Fireflies follows the teenage Seita and his young sister Setsuko, orphaned in the bombings of Kobe at the end of WWII. When neighbors and relatives prove little help, the two strike out on their own, settling in an empty bomb shelter, scraping and stealing for food, and gradually drifting toward oblivion. Even in Japan, where anime represents more than half of box office revenue and animation is less strictly associated with children, the decision to animate such a naturalistic story is an interesting one. Roger Ebert of the Chicago Sun-Times points out that this is a war film in every sense, and that “live action would have been burdened by the weight of special effects, violence and action.” To be sure, without the physical limitations of recreating realistic napalm bombing and national panic, the filmmaker Takahata is freer to concentrate on the smaller elements—fireflies, boredom, going to the bathroom—that would more realistically concern a child in Seita and Setsuko’s situation. Additionally, a film like this demonstrates how animation is frequently better equipped to reach a story’s essence, unfettered by logistical trappings (imagine the nightmare of filming a live action “Lion King”). And finally, by any standard and considering any kind of criticism, the art is simply beautiful. Night scenes and landscapes are masterpieces fit for a picture book or a wall hanging, and children will almost certainly key in first to the aesthetic.
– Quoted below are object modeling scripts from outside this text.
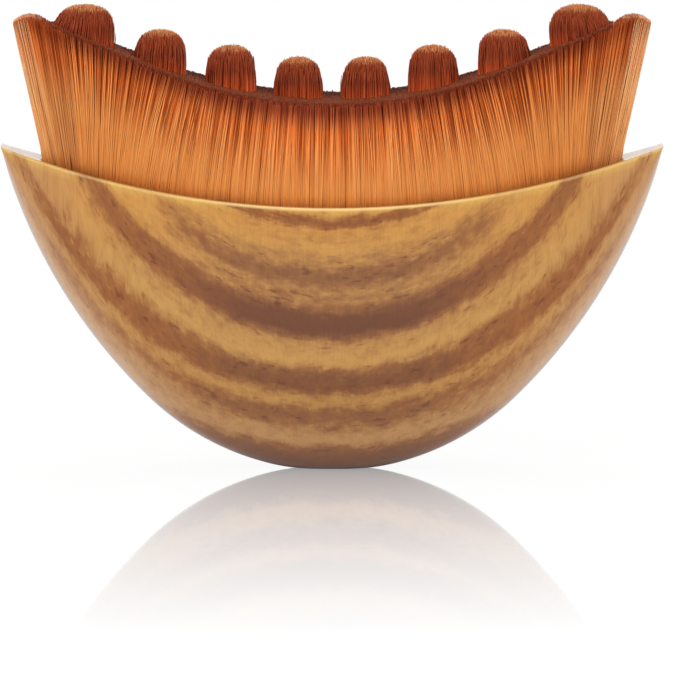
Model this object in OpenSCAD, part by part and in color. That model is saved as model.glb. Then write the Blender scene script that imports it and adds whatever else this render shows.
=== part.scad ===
// Body dry brush: a half-moon wooden handle that holds a fanned head of fine synthetic fibres.
// Sizes are in millimetres and angles in degrees. X runs along the width from tip to tip, -Y is the
// front, and +Z points up through the fibre tips. The origin is the middle of the flat foot.

/* [Handle] */
// Width over the two tips
handle_w = 90; // [86:1:94]
// Depth at the middle, front to back
handle_d = 28; // [26:0.5:31]
// Depth at each tip
tip_d = 5.9; // [5.5:0.1:7]
// Height of the tips above the foot
tip_z = 44.2; // [43:0.1:45]
// How far the middle of the rim lies below the tips
rim_dip = 7.4; // [6.5:0.1:8]
// Radius of the outline at the bottom
bottom_r = 36; // [34:0.5:38]
// Radius of the outline along the flanks
flank_r = 74; // [70:1:78]
// Radius of the outline at the shoulders
shoulder_r = 50; // [45:1:55]
// Slope of the outline where the bottom meets the flank
bottom_slope = 44; // [42:0.5:46]
// Slope of the outline where the flank meets the shoulder
flank_slope = 70; // [68:0.5:72]
// Fullness of the underside: 2 is an ellipse, more is boxier
belly_power = 2.1; // [2:0.05:2.5]
// Depth sanded off the lowest point to make the foot
foot_cut = 0.4; // [0.3:0.05:0.6]

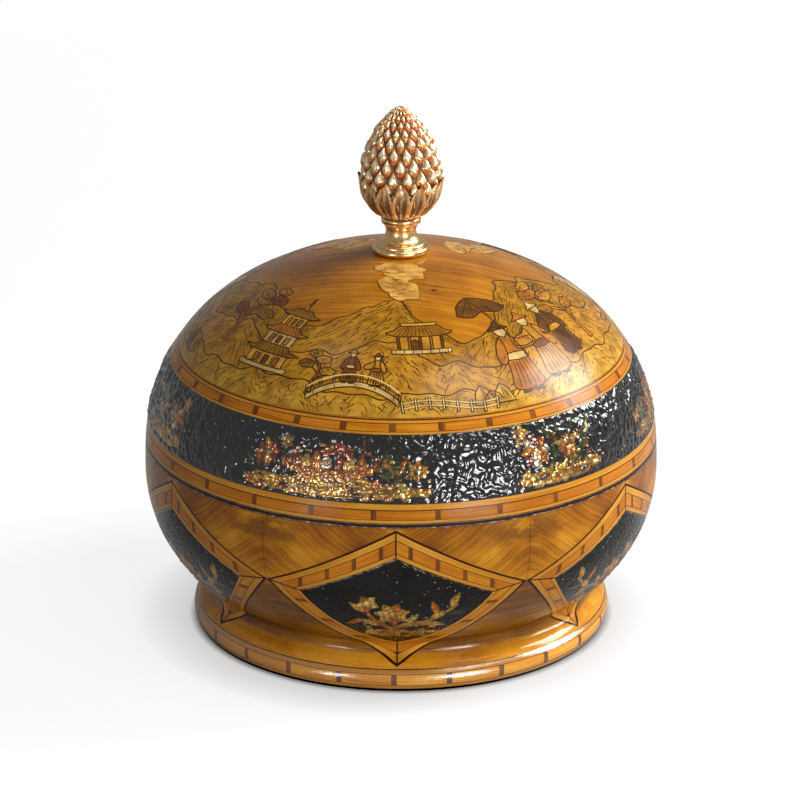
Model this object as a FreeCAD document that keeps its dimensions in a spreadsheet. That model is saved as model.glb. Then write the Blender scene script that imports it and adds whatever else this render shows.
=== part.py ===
import FreeCAD, Part
import math
import os
import Sketcher
from FreeCAD import Vector

# Round lidded box with a domed lift-off lid, veneered and banded all over, on a coved foot,
# with a turned and carved cone finial. Millimetres, +Z up, the origin on the floor under the
# centre of the box. The front is -Y: one lozenge panel faces it.

# Driving sizes: name, value. Every size is a length, apart from the counts and the one angle,
# which is how far the shoulder's arc leans in, in degrees, where the crown's arc takes over.
SIZES = [
    # Finished outer outline, a chain of tangent arcs from the foot to the crown
    ("foot_radius", 124.5),
    ("foot_round_radius", 13),
    ("foot_round_height", 7.4),
    ("cove_radius", 6),
    ("cove_depth", 9.5),
    ("belly_radius", 152.5),
    ("lower_belly_radius", 84),
    ("upper_belly_radius", 300),
    ("rim_rise", 18),
    ("shoulder_radius", 108.2),
    ("crown_join_angle", 30.15),
    # Walls and layers
    ("core_wall", 9),
    ("veneer", 1),
    ("glue_line", 0.2),
    ("felt", 0.8),
    ("overrun", 5),
    # Base
    ("base_felt_thick", 1),
    ("base_felt_margin", 3),
    ("floor_thick", 6),
    ("floor_shoulder", 15),
    ("floor_lap", 6),
    ("floor_pad_thick", 1.5),
    ("rebate_depth", 8),
    ("rim_edging_rise", 1.5),
    ("foot_banding_rise", 12.9),
    # Lozenges round the base
    ("lozenge_count", 6),
    ("lozenge_apex_rise", 14.8),
    ("junction_drop", 24.2),
    ("lozenge_tip_margin", 1.6),
    ("lozenge_bow_radius", 297),
    ("panel_apex_drop", 1.6),
    ("panel_side_drop", 27.8),
    ("panel_half_width", 55.5),
    ("panel_bottom_rise", 5.1),
    ("panel_bow_radius", 125),
    # Lid
    ("seam_gap", 0.3),
    ("ring_thick", 3.6),
    ("ring_clearance", 0.4),
    ("ring_bed", 8),
    ("lid_edging_rise", 1.2),
    ("lower_banding_rise", 11),
    ("band_panel_rise", 36.9),
    ("upper_banding_rise", 7.4),
    # Finial neck, heights counted from the crown's surface at the edge of its foot
    ("neck_foot_radius", 15.4),
    ("neck_bead_radius", 2.3),
    ("neck_bead_rise", 4.6),
    ("neck_step", 0.7),
    ("neck_shoulder_radius", 13.1),
    ("neck_shoulder_rise", 6.8),
    ("neck_radius", 8.9),
    ("neck_waist_rise", 13.4),
    ("collar_radius", 11.5),
    ("collar_rise", 18.2),
    ("collar_fillet_rise", 18.9),
    ("collar_groove", 0.7),
    ("collar_bead_radius", 1.7),
    ("neck_top_rise", 22),
    # Finial calyx and its leaves, heights counted from the top of the neck
    ("cup_foot_radius", 10.6),
    ("cup_radius", 20.4),
    ("cup_rise", 15),
    ("cup_bow_radius", 19),
    ("leaf_count", 12),
    ("leaf_sink", 1.6),
    ("leaf_root_rise", 0.4),
    ("leaf_root_radius", 11.9),
    ("leaf_root_width", 4.6),
    ("leaf_low_rise", 6.3),
    ("leaf_low_radius", 18.9),
    ("leaf_low_width", 8.6),
    ("leaf_belly_rise", 14.2),
    ("leaf_belly_radius", 23.3),
    ("leaf_belly_width", 11.2),
    ("leaf_neck_rise", 20),
    ("leaf_neck_radius", 24.2),
    ("leaf_neck_width", 7.4),
    ("leaf_tip_rise", 24.8),
    ("leaf_tip_radius", 25.7),
    ("leaf_tip_width", 0.8),
    ("leaf_free_thick", 1.3),
    # Finial cone, heights counted from the top of the cup
    ("cone_base_radius", 19.6),
    ("cone_radius", 21.9),
    ("cone_widest_rise", 8.5),
    ("cone_height", 51.6),
    ("cone_tip_radius", 3),
    ("cone_tip_rise", 1.3),
    ("scale_count", 16),
    ("scale_rows", 11),
    ("scale_relief", 1.7),
    # Finial fastening through the crown
    ("stud_radius", 4),
    ("stud_clearance", 0.1),
    ("stud_reach", 12),
    ("stud_tail", 8),
    ("washer_radius", 10),
    ("washer_thick", 1.6),
    ("nut_radius", 7.5),
    ("nut_thick", 5),
    ("lining_clearance", 1),
]

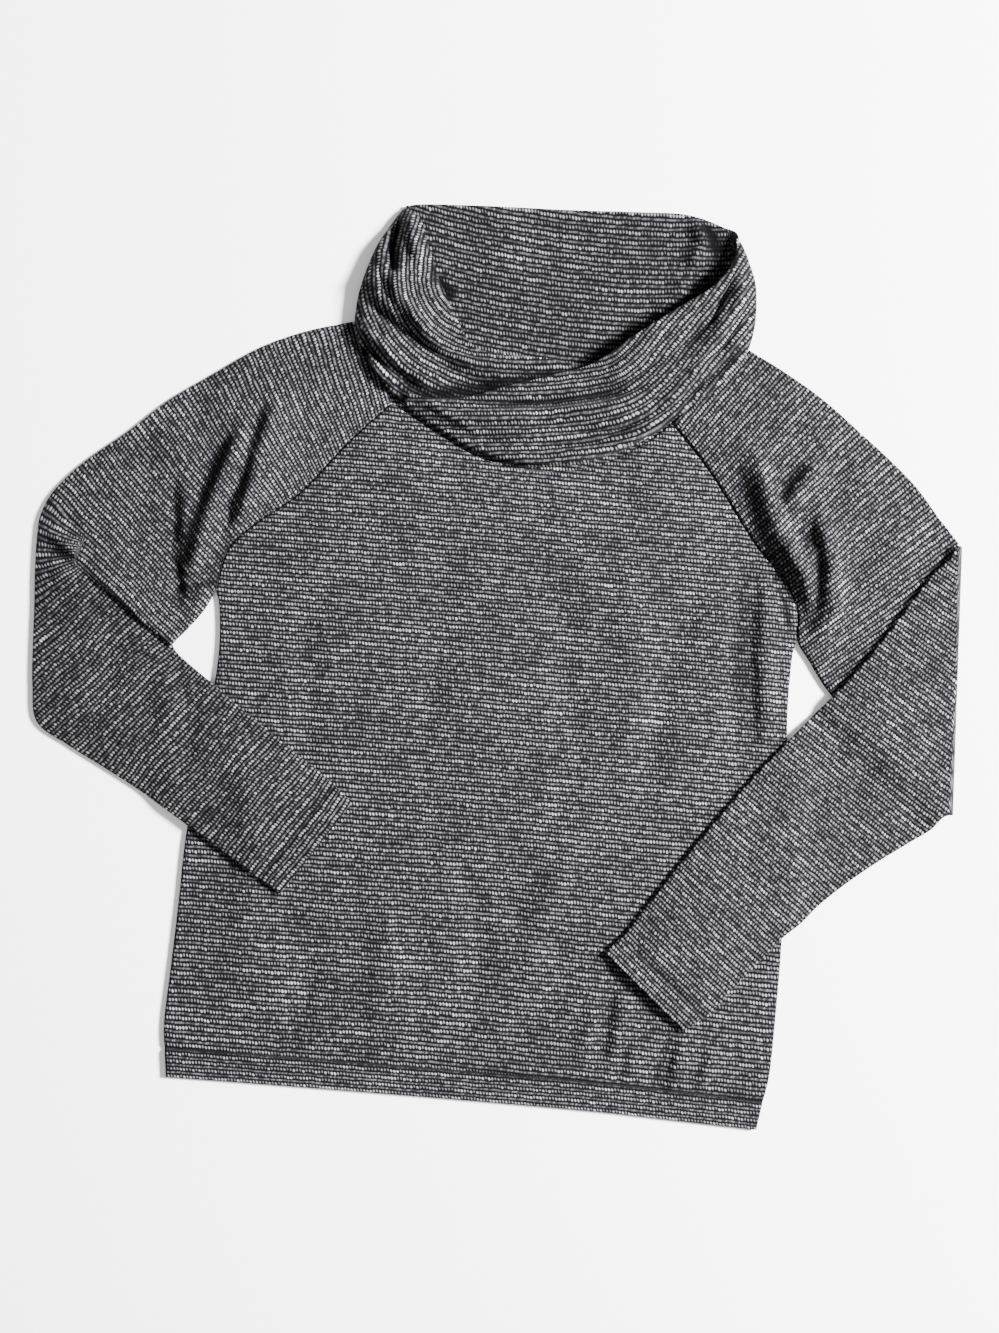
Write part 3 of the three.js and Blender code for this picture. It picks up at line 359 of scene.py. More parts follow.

Grave of the Fireflies is certainly more instructive or curricular than it is entertaining, but its educational value goes even beyond the important history lesson or the broadening discussion of cultural understanding. The film has great literary value, if you will, and in its emotioinal depth and commitment, it is actually ennobling. At the center of the story is a tender and exemplary relationship between siblings; when everyone fails them and when selfishness becomes a literal threat, Seita and Setsuko each look to the other’s well-being—not in a maudlin or unrealistic way, but as familial love dictates. Their relationship transcends their circumstances, represented poetically in a narrative convention as the dead children, still together and holding hands, present their experience.